▶ [GOAL]: Extract exactly the run of lines starting at the line that holds "CUTTERS.hide_render = True" and ending at the line that holds "obj.data.transform(world)", both included.

____ DATA SUPPLIED

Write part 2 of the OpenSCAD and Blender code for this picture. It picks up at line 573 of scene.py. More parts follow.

________
____ DATA SUPPLIED

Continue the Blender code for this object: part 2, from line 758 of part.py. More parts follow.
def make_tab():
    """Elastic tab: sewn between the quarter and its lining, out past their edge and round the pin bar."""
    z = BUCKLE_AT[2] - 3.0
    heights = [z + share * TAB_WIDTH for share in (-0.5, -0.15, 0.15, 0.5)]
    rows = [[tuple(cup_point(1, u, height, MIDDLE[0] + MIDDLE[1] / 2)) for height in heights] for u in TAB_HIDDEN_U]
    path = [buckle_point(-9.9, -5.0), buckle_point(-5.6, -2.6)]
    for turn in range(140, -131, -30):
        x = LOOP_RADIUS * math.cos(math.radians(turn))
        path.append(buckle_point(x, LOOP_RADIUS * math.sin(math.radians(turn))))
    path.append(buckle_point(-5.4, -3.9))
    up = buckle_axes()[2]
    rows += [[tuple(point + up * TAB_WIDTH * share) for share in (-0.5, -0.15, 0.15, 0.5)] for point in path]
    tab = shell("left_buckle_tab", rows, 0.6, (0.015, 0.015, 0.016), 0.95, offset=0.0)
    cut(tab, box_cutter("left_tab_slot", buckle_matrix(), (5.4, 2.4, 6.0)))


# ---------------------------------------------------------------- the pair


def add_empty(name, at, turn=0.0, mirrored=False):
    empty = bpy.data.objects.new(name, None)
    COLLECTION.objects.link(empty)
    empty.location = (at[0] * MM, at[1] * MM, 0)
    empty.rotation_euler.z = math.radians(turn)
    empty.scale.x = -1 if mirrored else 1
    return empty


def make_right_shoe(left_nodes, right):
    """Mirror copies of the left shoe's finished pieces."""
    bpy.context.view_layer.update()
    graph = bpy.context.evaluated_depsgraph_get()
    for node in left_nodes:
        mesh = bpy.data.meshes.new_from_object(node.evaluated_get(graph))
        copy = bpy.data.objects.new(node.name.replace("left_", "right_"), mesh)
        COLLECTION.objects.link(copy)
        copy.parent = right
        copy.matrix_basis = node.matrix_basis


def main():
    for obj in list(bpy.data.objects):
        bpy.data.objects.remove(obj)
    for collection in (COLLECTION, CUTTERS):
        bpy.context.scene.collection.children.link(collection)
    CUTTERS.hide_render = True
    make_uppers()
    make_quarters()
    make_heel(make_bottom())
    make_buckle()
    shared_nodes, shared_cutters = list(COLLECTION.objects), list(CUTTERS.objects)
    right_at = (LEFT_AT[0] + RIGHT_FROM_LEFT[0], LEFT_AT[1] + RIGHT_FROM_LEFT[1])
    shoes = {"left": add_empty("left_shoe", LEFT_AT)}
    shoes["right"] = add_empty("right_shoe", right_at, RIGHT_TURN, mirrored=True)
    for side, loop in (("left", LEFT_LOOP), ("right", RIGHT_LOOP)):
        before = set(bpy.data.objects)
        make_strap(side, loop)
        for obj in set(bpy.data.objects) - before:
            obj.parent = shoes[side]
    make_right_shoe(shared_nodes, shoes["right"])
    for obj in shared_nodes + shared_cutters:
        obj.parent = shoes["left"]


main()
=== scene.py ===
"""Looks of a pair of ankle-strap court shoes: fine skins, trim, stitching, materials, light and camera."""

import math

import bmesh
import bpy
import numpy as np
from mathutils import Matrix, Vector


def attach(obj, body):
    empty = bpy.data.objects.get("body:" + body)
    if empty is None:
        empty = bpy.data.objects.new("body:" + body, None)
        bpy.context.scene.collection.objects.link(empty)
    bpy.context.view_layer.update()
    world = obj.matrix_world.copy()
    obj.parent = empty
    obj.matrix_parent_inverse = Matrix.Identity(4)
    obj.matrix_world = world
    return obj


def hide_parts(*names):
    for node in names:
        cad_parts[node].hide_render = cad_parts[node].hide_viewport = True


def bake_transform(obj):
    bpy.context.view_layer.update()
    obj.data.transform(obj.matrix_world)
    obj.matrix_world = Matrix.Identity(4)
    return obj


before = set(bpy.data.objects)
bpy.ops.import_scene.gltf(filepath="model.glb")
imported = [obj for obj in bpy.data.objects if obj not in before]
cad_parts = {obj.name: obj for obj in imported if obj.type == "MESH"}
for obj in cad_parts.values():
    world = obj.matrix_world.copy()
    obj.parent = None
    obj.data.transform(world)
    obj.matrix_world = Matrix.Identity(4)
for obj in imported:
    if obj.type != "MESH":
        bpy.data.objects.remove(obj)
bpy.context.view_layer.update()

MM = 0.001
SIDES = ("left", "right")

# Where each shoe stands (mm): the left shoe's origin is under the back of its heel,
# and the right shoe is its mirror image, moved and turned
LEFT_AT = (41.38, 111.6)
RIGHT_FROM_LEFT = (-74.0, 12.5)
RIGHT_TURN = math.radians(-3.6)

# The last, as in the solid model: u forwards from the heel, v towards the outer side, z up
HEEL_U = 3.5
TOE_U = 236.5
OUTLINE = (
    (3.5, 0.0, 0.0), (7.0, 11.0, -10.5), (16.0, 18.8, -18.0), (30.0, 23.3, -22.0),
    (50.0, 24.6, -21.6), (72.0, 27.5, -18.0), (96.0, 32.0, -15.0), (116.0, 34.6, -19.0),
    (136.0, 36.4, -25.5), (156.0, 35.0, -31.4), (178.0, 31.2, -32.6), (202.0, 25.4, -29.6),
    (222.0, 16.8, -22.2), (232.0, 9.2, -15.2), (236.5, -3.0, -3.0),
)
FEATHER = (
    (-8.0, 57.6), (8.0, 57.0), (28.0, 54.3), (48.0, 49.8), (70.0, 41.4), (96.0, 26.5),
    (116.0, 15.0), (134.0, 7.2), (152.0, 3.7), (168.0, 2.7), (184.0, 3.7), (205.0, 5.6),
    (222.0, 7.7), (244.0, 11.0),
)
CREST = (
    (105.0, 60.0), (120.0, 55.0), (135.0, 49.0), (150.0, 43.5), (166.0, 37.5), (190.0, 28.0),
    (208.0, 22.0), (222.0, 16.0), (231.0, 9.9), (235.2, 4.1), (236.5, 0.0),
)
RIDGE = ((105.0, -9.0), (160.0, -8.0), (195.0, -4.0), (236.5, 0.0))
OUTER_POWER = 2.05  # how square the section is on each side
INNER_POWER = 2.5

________

▶ [RESULT BELOW]:
    CUTTERS.hide_render = True
    make_uppers()
    make_quarters()
    make_heel(make_bottom())
    make_buckle()
    shared_nodes, shared_cutters = list(COLLECTION.objects), list(CUTTERS.objects)
    right_at = (LEFT_AT[0] + RIGHT_FROM_LEFT[0], LEFT_AT[1] + RIGHT_FROM_LEFT[1])
    shoes = {"left": add_empty("left_shoe", LEFT_AT)}
    shoes["right"] = add_empty("right_shoe", right_at, RIGHT_TURN, mirrored=True)
    for side, loop in (("left", LEFT_LOOP), ("right", RIGHT_LOOP)):
        before = set(bpy.data.objects)
        make_strap(side, loop)
        for obj in set(bpy.data.objects) - before:
            obj.parent = shoes[side]
    make_right_shoe(shared_nodes, shoes["right"])
    for obj in shared_nodes + shared_cutters:
        obj.parent = shoes["left"]


main()
=== scene.py ===
"""Looks of a pair of ankle-strap court shoes: fine skins, trim, stitching, materials, light and camera."""

import math

import bmesh
import bpy
import numpy as np
from mathutils import Matrix, Vector


def attach(obj, body):
    empty = bpy.data.objects.get("body:" + body)
    if empty is None:
        empty = bpy.data.objects.new("body:" + body, None)
        bpy.context.scene.collection.objects.link(empty)
    bpy.context.view_layer.update()
    world = obj.matrix_world.copy()
    obj.parent = empty
    obj.matrix_parent_inverse = Matrix.Identity(4)
    obj.matrix_world = world
    return obj


def hide_parts(*names):
    for node in names:
        cad_parts[node].hide_render = cad_parts[node].hide_viewport = True


def bake_transform(obj):
    bpy.context.view_layer.update()
    obj.data.transform(obj.matrix_world)
    obj.matrix_world = Matrix.Identity(4)
    return obj


before = set(bpy.data.objects)
bpy.ops.import_scene.gltf(filepath="model.glb")
imported = [obj for obj in bpy.data.objects if obj not in before]
cad_parts = {obj.name: obj for obj in imported if obj.type == "MESH"}
for obj in cad_parts.values():
    world = obj.matrix_world.copy()
    obj.parent = None
    obj.data.transform(world)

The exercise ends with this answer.